Let’s see this new functionality in action:
fn main() {
println!("c1.to_string() = {}", c1.to_string()); // output: c1.to_string() = Constant(1.2)
println!("c2.to_string() = {}", c2.to_string()); // output: c2.to_string() = Constant(3.4)
println!("bp1.to_string() = {}", bp1.to_string()); // output: bp1.to_string() = BinaryPlus(Constant(1.2) + Constant(3.4))
println!("bp2.to_string() = {}", bp2.to_string()); // output: bp2.to_string() = BinaryPlus(Constant(1.2) + BinaryPlus(Constant(1.2) + Constant(3.4)))
}
Nice. Again we see that adding the Stringify trait does not require
modifications to the previously-written code for the Constant and BinaryPlus
data types. Instead, we modify the capabilities of these types with new trait
implementation code. Therefore, Rust also resolves the OOP version of the
expression problem.
I suppose the caveat, here, is if you wanted to modify the definition of trait
Stringify to include a new method. Here is one way to do it without having to
return to the definition of Stringify,
trait StringifyExt {
fn to_alternate_string(&self) -> String;
}
impl<T> StringifyExt for T
where T: Stringify
{
fn to_alternate_string(&self) -> String {
String::from("Hey!")
}
}
fn main() {
// --snip--
println!("c1.to_alternate_string() = {}", c1.to_alternate_string()); // output: Hey!
}
Once again, no existing code was modified. I added the “extension trait” and
implemented it for any type which implements Stringify. This is not quite the
same pattern as I read in this article but, then again,
Option<T> is a type (enum), not a trait. Regardless, this technique is useful
if you want to extend traits that don’t belong to you.
Final Thoughts
Learning Rust has been educational. Just like when I played around with Haskell I came away looking at code design a little bit differently in other languages. (My post-Haskell Python code used more functional than iterative styles.)

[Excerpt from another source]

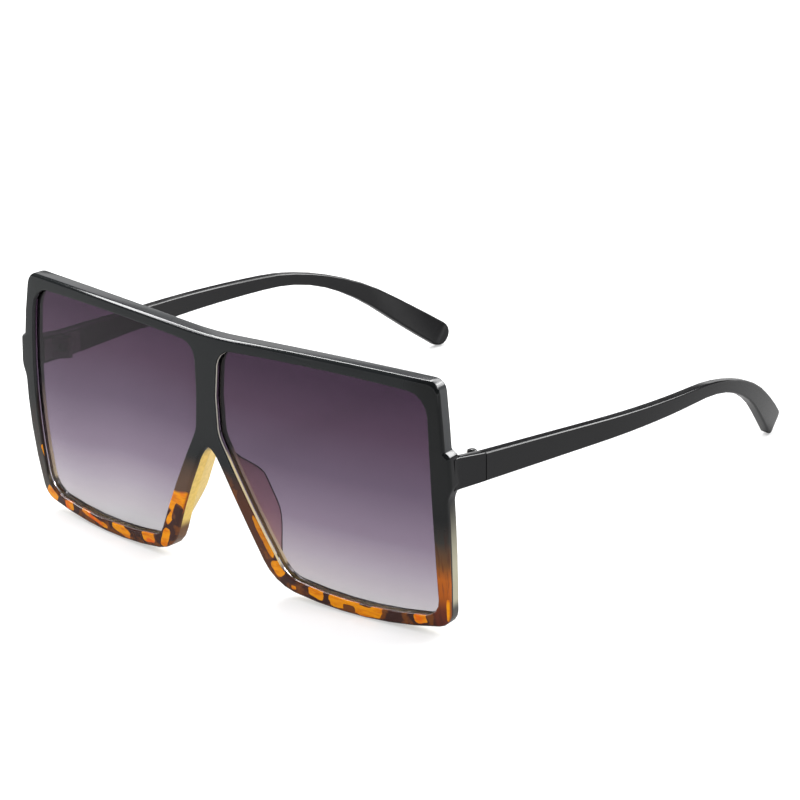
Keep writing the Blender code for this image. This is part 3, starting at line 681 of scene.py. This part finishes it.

Earlier I mentioned that using an Expr enum seemed unnecessary for modeling
the expression problem in Rust. Strictly speaking, to accurately model the
problem I should have created an enum like so,
enum Expr {
ConstantExpr(Constant),
BinaryPlusExpr(BinaryPlus),
}
The user could then create ConstantExpr and BinaryPlusExpr instances, both
of which are of type Expr. The implementation details would be “hidden”
underneath in the actual underlying structs, Constant and BinaryPlus,
respectively. My thought is the use of an Expr enum does not add anything to
resolving the expression problem: the only goal is to have a model where we can
add data types and operations on those data types independently and easily such
that the open-closed principle isn’t violated.
That being said, Rust enums cannot be extended and therefore the open-closed principle is violated. However, there is a clunky workaround.
enum MoreExpr {
Expr(Expr),
SomeNewExpr,
}
match my_expr_variable {
Expr(ConstantExpr) => ...,
Expr(BinaryPlusExpr) => ...,
SomeNewExpr => ...
}
The role of the Expr interface in object-oriented programming languages is to
establish a shared interface across all sub-types. The role of the Expr enum
in functional programming languages is so that you can perform matching on
various sub-types. With Rust traits the data types and operations on those data
types are much more separated since you can just check if an input type
implements a trait. Therefore, for the purposes of this problem I’m comfortable
in omitting the Expr enum and calling the problem solved. Please prove me
wrong because it seems too good to be true.